Heading north out of Port Gibson on Highway 61, a literal sign marks the high water on the Mississippi River.

A warning sign that says that 9 miles farther north the highway is closed.

And it's closed where it crosses the Big Black River.

But you don't have to go nearly that far out of Port Gibson to see high water.

Just look around.

Little Bayou Pierre is out of its banks and into some yards and houses because it, too, can't drain and river water has backed up into it and consequently, into Port Gibson.

Out west of Port Gibson is the Windsor Ruins.

But you can't get there by the usual route through town right now because low lying streams at the foot of the bluffs, a good way away from the River, are flooding the road.

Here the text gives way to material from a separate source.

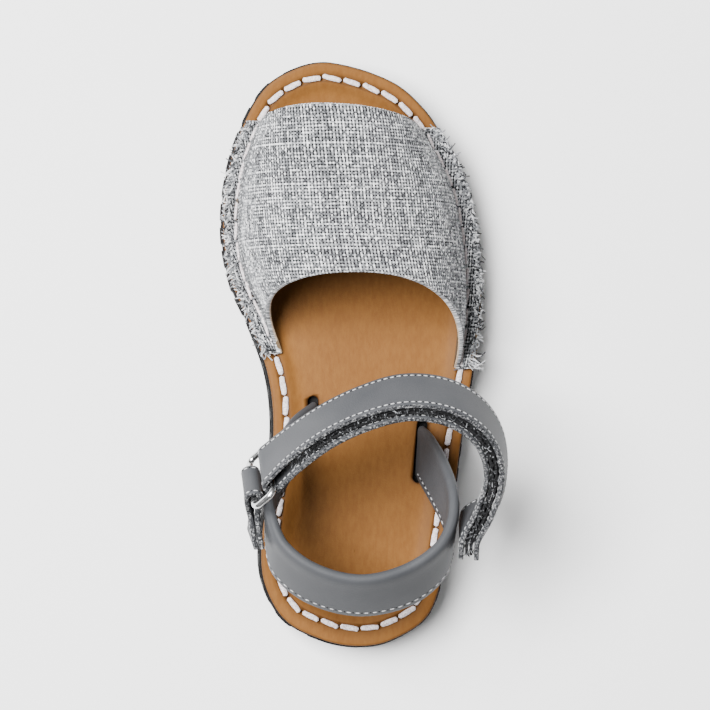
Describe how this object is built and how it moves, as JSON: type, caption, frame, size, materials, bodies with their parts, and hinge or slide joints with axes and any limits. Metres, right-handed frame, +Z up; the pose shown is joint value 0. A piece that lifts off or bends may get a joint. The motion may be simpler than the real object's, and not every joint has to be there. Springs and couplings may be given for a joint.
{
  "type": "avarca sandal",
  "caption": "Child's right avarca sandal: open cloth vamp hand-sewn to a leather insole, padded heel strap, instep strap through a ring, rubber sole.",
  "frame": {"origin": "on the floor, at the middle of the heel's flat tread", "axes": "+Y to the toe, +X to the wearer's right, which is the outer side of this right shoe, +Z up"},
  "size_m": [0.0711, 0.1509, 0.0619],
  "materials": {
    "outsole_rubber": "matt black moulded rubber",
    "insole_leather": "smooth natural tan leather",
    "vamp_cloth": "plain-woven grey linen with a tan lining",
    "strap_leather": "satin grey leather",
    "fastening_strip": "dark hook and loop tape",
    "ring_steel": "polished wire"
  },
  "bodies": {
    "root": {"outsole": "outsole_rubber", "insole": "insole_leather", "vamp": "vamp_cloth", "heel_strap": "strap_leather", "instep_strap": "strap_leather", "loop_strip": "fastening_strip", "hook_strip": "fastening_strip", "ring": "ring_steel", "ring_keeper": "strap_leather"}
  },
  "joints": []
}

Even on the back roads you'd better be careful.

Shaifer Road is normally pretty quiet, anyway.

But especially today because Widow's Creek has overflowed and flooded it.

It's a peaceful little lake right now.

And this flooded roadway is unmarked.

You just have to know where you are going and be prepared to slow down for places that normally cross streams.

The road may or may not be flooded.

And if it is, it may or may not be barricaded.

Another of my favorite runaway's, Rodney, is accessible only by boat now.

Rodney was a river port up until about a century ago, when the Mississippi changed course and deserted Rodney about two miles to the west.

Some say the town dried up after that.

Well, it may have dwindled in importance and population, but we'll have to use another term other than "dried up" for a little while, because the river is back.

One good thing about the advance warning at Rodney, when people packed up and left, a couple of them even brought their homes out.

The last time the water was this high was 1927.

And people still talk about that flood up until today.

Wonder how long we'll talk about the Great Flood of 2011?

Hopefully, a long time, before it is superseded by another one.

But it is a great flood.

And it isn't confined to just the lowlands along the river.

It's even is disrupting life in the hills by raising streams to flood proportions that empty into the Mississippi River, sometimes several miles away.